** start **

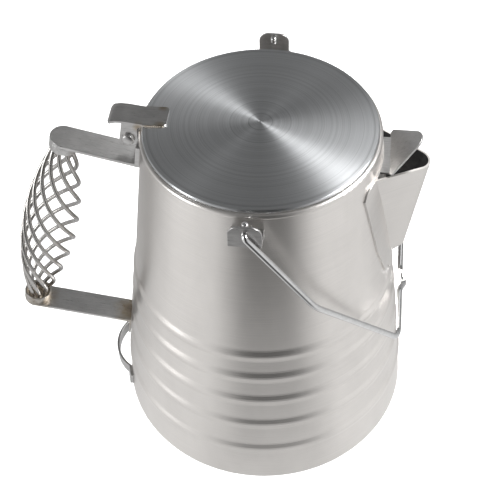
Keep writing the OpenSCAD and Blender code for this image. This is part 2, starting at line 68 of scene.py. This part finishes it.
class Nodes:
    """A short way to add and link the nodes of one material or world."""

    def __init__(self, holder):
        holder.use_nodes = True
        self.holder = holder
        self.tree = holder.node_tree
        self.shader = self.tree.nodes.get("Principled BSDF")

    def add(self, kind, **settings):
        node = self.tree.nodes.new(kind)
        for key, value in settings.items():
            setattr(node, key, value)
        return node

    def link(self, source, target):
        self.tree.links.new(source, target)

    def math(self, operation, a, b=None):
        node = self.add("ShaderNodeMath", operation=operation)
        for socket, value in zip(node.inputs, (a, b)):
            if value is None:
                continue
            if isinstance(value, (int, float)):
                socket.default_value = value
            else:
                self.link(value, socket)
        return node.outputs[0]

    def position(self):
        """The point on the surface, in millimetres, in the object's own frame."""
        coordinates = self.add("ShaderNodeTexCoord")
        scale = self.add("ShaderNodeVectorMath", operation="SCALE")
        scale.inputs["Scale"].default_value = 1 / MM
        self.link(coordinates.outputs["Object"], scale.inputs[0])
        return scale.outputs[0]

    def split(self, vector):
        node = self.add("ShaderNodeSeparateXYZ")
        self.link(vector, node.inputs[0])
        return node.outputs

    def join(self, x, y, z):
        node = self.add("ShaderNodeCombineXYZ")
        for socket, value in zip(node.inputs, (x, y, z)):
            if isinstance(value, (int, float)):
                socket.default_value = value
            else:
                self.link(value, socket)
        return node.outputs[0]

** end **

## Work to do
Verbatim output is expected for the lines from the start of the data to the line in which "self.tree.links.new(source, target)" appears, both included.

## Result of this task
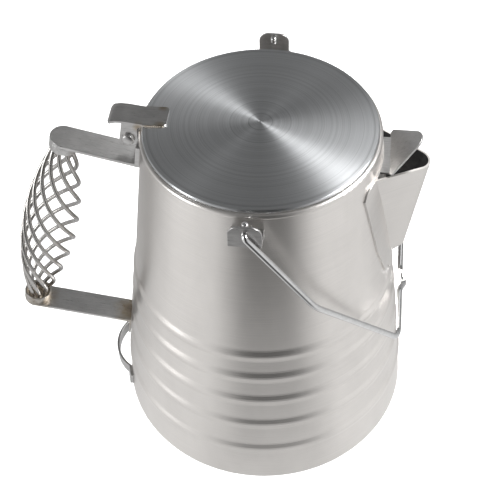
Keep writing the OpenSCAD and Blender code for this image. This is part 2, starting at line 68 of scene.py. This part finishes it.
class Nodes:
    """A short way to add and link the nodes of one material or world."""

    def __init__(self, holder):
        holder.use_nodes = True
        self.holder = holder
        self.tree = holder.node_tree
        self.shader = self.tree.nodes.get("Principled BSDF")

    def add(self, kind, **settings):
        node = self.tree.nodes.new(kind)
        for key, value in settings.items():
            setattr(node, key, value)
        return node

    def link(self, source, target):
        self.tree.links.new(source, target)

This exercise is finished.